Monday, September 4, 2017


I used to play Magic: the Gathering a lot back in high school.  But these days, I've been more interested in the worldbuilding and flavour of Magic than the actual game.  The plane/world of Lorwyn particularly caught my attention back when it came out.  I loved how the elves were different from your regular elves (really everything seemed familiar and yet different in a fun way) and how the whole world seemed to fit together.  So I bought the Lorwyn Cycle books, which promptly have sat on my shelf for years, until I finally started reading the first one a few days ago.

The world of Lorwyn, at least according to the Lorwyn book by Cory J. Herndon and Scott McGough, is nothing like how I pictured it in my head.  The book opens with basically a massacre of an elven bridal party by some unknown force.  The world is a brutal place where people get killed constantly, either by random forces or by elves.  The elves are particularly brutal - commanding officers will kill subordinates because they can and it will send a message to the rest of the troops.

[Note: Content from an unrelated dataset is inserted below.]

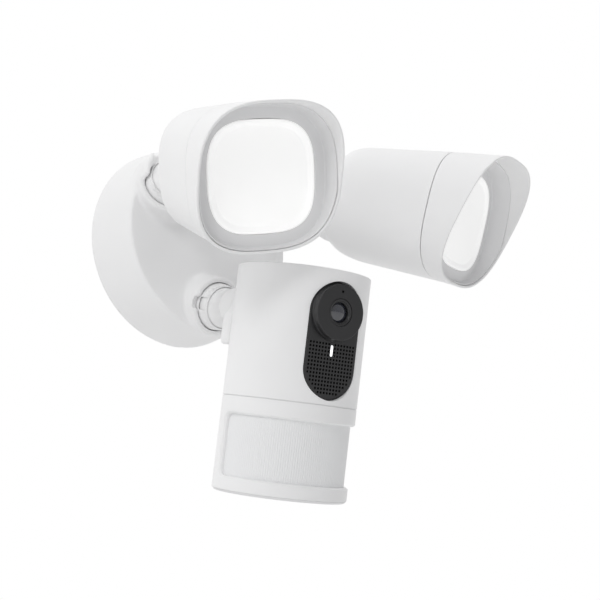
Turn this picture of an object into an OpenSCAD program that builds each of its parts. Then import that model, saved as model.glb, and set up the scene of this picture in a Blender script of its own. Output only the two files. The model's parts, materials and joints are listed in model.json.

So anyway, the story mostly follows Ashling, a flamekin pilgrim who is seeking her elemental, and Rhys, an elf who loses one of his horns, becoming an eyeblight to the rest of the elven nation (or Blessed Nation, as they call themselves).  Their paths cross when Ashling is hired by Rhys's old treefolk teacher, to deliver a message to Rhys (and bring him back to the treefolk).  Along the way, Ashling picks up a trio of faeries, and a kithkin warrior who accompany her on her quest.  For his part, Rhys manages to find Maralen, the lone survivor of the bridal party, and to get the Blessed Hunters after him, wanting him (and anyone who helps him) dead.

It took me a bit to warm up to this story and the characters, but by the end I found I was quite interested in what happens.  Book 2, Morningtide, is a direct continuation of the story, so I'm excited to read it next (especially people seem to say it is a lot better than Lorwyn)!